### EXERCISE PROMPT:
Reproduce, word for word, every line from the first one down to the line containing "lift: Array", and nothing else.

┌─ SUPPLIED INFORMATION

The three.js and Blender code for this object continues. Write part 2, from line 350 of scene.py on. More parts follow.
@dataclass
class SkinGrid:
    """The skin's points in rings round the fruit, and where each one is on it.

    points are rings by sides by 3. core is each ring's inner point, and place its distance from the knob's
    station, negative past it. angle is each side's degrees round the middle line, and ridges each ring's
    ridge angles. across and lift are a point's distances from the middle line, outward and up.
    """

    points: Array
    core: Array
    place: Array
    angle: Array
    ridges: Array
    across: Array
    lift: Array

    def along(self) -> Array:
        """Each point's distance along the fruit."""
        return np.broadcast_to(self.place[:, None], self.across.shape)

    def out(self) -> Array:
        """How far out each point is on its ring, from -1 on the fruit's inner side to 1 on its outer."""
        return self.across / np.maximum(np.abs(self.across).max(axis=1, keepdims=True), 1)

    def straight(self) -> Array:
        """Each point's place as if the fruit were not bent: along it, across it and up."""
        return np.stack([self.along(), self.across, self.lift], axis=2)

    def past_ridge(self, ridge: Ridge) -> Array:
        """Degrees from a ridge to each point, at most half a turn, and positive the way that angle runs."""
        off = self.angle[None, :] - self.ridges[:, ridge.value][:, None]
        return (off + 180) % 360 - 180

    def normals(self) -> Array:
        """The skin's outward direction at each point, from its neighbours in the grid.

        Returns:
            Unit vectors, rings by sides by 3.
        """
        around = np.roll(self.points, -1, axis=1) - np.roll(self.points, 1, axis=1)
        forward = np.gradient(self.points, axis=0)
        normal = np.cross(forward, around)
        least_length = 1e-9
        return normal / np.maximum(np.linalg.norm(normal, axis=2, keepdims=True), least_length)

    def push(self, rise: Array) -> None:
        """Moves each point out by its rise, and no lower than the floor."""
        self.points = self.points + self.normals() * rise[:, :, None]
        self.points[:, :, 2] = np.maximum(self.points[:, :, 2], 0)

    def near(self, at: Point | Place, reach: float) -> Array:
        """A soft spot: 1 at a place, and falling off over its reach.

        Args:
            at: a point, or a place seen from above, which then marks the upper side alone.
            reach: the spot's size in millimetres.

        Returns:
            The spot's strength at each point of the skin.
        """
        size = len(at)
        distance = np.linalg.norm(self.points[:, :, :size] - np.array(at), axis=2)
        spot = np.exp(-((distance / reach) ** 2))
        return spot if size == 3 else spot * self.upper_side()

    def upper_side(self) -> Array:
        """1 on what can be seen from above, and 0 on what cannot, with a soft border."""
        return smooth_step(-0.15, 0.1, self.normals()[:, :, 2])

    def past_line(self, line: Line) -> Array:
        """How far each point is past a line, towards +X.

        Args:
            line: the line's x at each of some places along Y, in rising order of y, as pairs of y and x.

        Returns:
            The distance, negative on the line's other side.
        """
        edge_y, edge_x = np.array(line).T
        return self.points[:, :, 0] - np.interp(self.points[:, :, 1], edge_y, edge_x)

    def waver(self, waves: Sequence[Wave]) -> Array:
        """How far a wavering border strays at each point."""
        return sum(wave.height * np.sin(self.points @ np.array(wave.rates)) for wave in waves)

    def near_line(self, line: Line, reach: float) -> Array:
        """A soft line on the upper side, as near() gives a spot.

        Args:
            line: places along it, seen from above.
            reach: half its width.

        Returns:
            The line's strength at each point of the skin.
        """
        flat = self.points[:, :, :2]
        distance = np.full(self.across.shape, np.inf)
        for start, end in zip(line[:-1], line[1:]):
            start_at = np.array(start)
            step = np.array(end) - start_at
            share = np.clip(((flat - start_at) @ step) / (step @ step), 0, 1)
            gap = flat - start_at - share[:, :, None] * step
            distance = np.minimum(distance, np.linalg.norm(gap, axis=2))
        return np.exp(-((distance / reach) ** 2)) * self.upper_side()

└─

### ANSWER TO THIS TASK:
The three.js and Blender code for this object continues. Write part 2, from line 350 of scene.py on. More parts follow.
@dataclass
class SkinGrid:
    """The skin's points in rings round the fruit, and where each one is on it.

    points are rings by sides by 3. core is each ring's inner point, and place its distance from the knob's
    station, negative past it. angle is each side's degrees round the middle line, and ridges each ring's
    ridge angles. across and lift are a point's distances from the middle line, outward and up.
    """

    points: Array
    core: Array
    place: Array
    angle: Array
    ridges: Array
    across: Array
    lift: Array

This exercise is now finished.